Some records
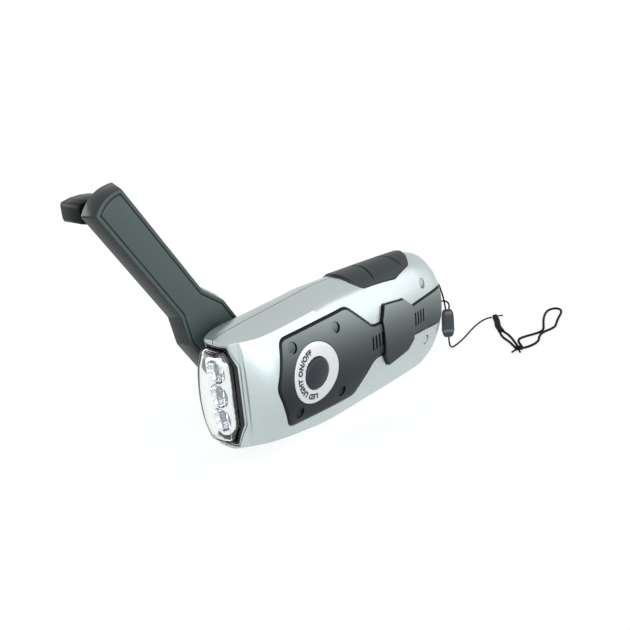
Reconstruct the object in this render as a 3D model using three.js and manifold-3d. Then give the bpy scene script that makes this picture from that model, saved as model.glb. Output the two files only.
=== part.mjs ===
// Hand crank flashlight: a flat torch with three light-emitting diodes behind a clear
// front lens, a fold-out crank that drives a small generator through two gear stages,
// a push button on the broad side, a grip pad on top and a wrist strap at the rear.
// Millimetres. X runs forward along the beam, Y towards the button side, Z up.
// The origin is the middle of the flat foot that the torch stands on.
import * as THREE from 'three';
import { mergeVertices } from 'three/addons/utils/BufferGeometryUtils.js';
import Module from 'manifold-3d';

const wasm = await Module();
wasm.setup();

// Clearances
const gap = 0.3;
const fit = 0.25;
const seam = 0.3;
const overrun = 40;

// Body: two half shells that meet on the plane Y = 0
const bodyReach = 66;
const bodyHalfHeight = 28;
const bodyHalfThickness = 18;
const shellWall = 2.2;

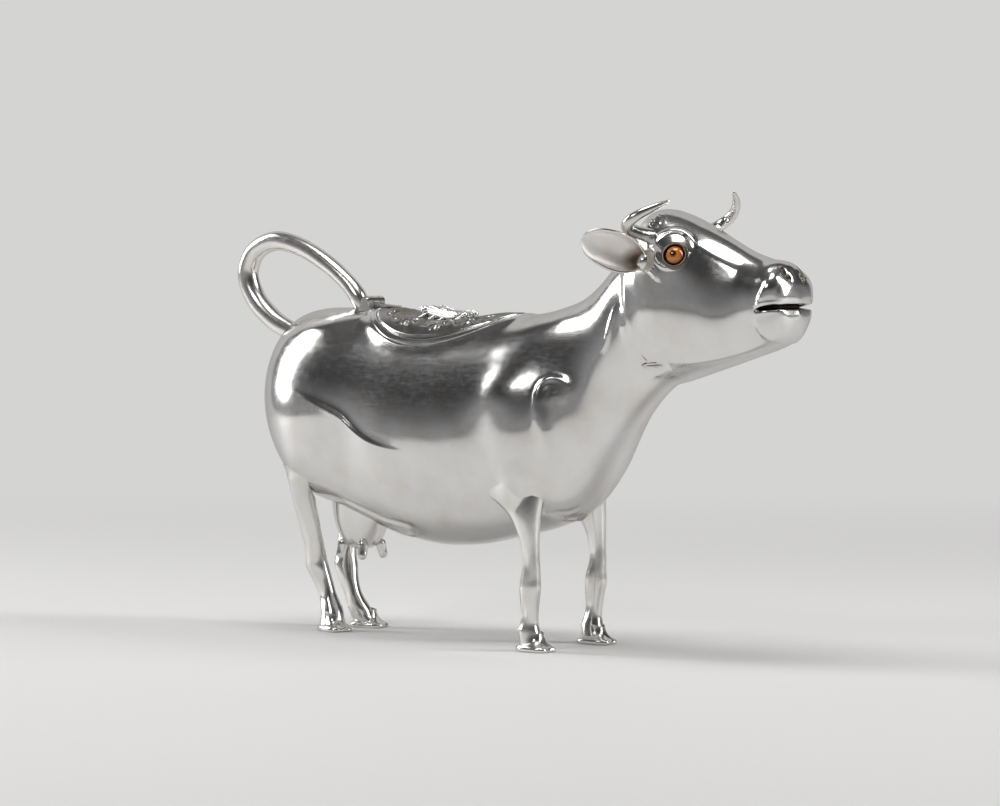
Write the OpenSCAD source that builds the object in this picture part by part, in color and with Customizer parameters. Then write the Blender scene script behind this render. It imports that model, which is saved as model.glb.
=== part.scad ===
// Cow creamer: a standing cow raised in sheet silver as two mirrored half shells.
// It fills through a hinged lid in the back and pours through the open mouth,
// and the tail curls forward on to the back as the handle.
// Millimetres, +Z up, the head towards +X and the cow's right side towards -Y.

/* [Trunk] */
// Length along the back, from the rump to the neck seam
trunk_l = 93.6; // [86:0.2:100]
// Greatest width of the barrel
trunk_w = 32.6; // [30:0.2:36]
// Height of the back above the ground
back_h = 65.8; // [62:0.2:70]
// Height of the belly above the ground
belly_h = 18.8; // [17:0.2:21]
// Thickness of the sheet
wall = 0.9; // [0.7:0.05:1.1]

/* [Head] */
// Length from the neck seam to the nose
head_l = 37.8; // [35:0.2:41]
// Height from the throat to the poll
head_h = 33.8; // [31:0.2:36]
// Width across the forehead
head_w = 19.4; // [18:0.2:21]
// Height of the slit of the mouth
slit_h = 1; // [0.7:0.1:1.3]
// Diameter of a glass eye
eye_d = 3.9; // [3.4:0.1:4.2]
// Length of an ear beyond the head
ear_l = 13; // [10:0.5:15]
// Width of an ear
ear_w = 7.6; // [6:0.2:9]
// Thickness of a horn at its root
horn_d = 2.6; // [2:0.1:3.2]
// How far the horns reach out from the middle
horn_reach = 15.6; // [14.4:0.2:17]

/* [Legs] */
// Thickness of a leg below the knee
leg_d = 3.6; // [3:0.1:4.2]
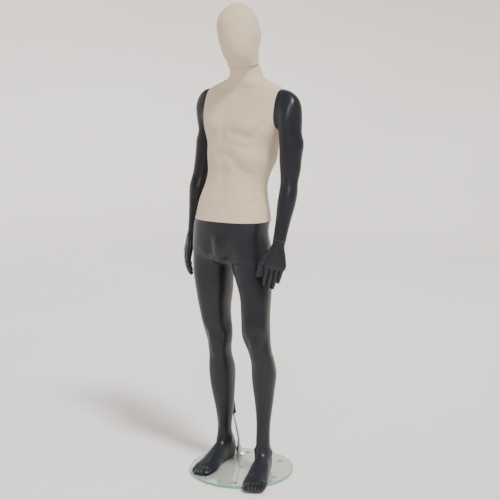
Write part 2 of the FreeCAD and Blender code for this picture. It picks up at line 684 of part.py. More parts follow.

__Exercise instructions__
Reproduce word for word the lines of the records above, beginning at the first and ending with the line where "wasm.setup();" appears, and nothing past it.

__Full response__
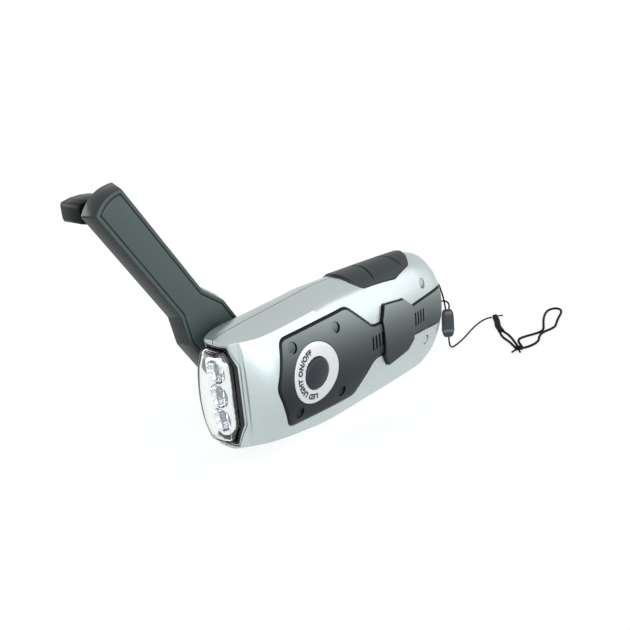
Reconstruct the object in this render as a 3D model using three.js and manifold-3d. Then give the bpy scene script that makes this picture from that model, saved as model.glb. Output the two files only.
=== part.mjs ===
// Hand crank flashlight: a flat torch with three light-emitting diodes behind a clear
// front lens, a fold-out crank that drives a small generator through two gear stages,
// a push button on the broad side, a grip pad on top and a wrist strap at the rear.
// Millimetres. X runs forward along the beam, Y towards the button side, Z up.
// The origin is the middle of the flat foot that the torch stands on.
import * as THREE from 'three';
import { mergeVertices } from 'three/addons/utils/BufferGeometryUtils.js';
import Module from 'manifold-3d';

const wasm = await Module();
wasm.setup();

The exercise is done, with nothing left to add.